James 1:2-8 (The Message)
2-4Consider it a sheer gift, friends, when tests and challenges come at you from all sides. You know that under pressure, your faith-life is forced into the open and shows its true colors. So don't try to get out of anything prematurely. Let it do its work so you become mature and well-developed, not deficient in any way.

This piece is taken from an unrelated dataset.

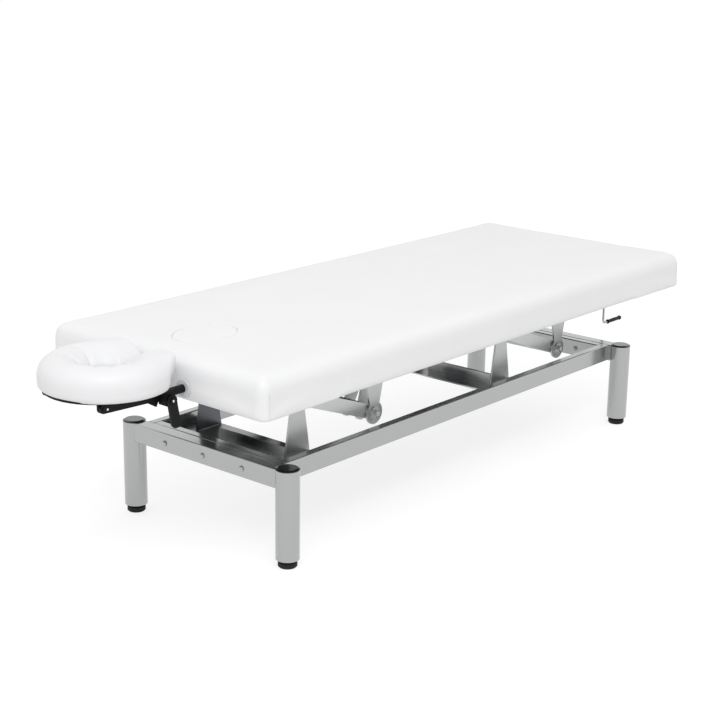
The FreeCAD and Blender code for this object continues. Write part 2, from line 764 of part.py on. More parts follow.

5-8If you don't know what you're doing, pray to the Father. He loves to help. You'll get his help, and won't be condescended to when you ask for it. Ask boldly, believingly, without a second thought.

Friday, April 4, 2008

Flip Flops and Rain

Yesterday as I was leaving to pick Alex up from school, I stepped on the first step of our porch and I was on the bottom step on my rear. It happened before I knew what was going on. It took me a minute to wrap my brain around what had just happened, as I sat there in the rain, I was trying to figure out if I was hurt, but on the other hand I had to go get Alex. So, I jumped up and off I went, I got up the road a bit and I thought I was going to puke. I did not puke, but boy did the pain start. So, my advise to all is to not wear flip flops in the rain. I am not majorly hurt, just a possibly broke toe , big time bruised butt and bruised arm. I am very thankful for a fat butt, because without it I do believe I would have broken something lol.

Tuesday, April 1, 2008

"Are My Roots Showing"

Tonight started out like most Mondays, wait till last minute to take online test, hurry and cook dinner, and off the Safe Harbor group. When I got to group only one person showed up, normally the others would call and let me know they were not coming. If they had I would have canceled group,glad they did not call.
We started talking and decided to go down to the sanctuary and listen to Tina Hutchison, she started her bible study tonight("Are My Roots Showing"). When we got down there we saw they were registering and we knew we could not commit to the 6 weeks so we left. I got in my car and headed out of the parking lot and something told me to just go and slip in the back and listen. So, that is what I did, I sat in the back all by myself.
God spoke to me about many areas of my life, and I had real clarity on somethings that I need to do. I want to be the woman He wants me to be,on the inside, and the outside. Tina did a great job, you could see God shine through her.
I am going to do Tina's bible study from afar, I am going to stop by on Mondays and get the paper work. Thank you Tina for your obedience to the Lord, you are truly a woman that God is using in mighty ways.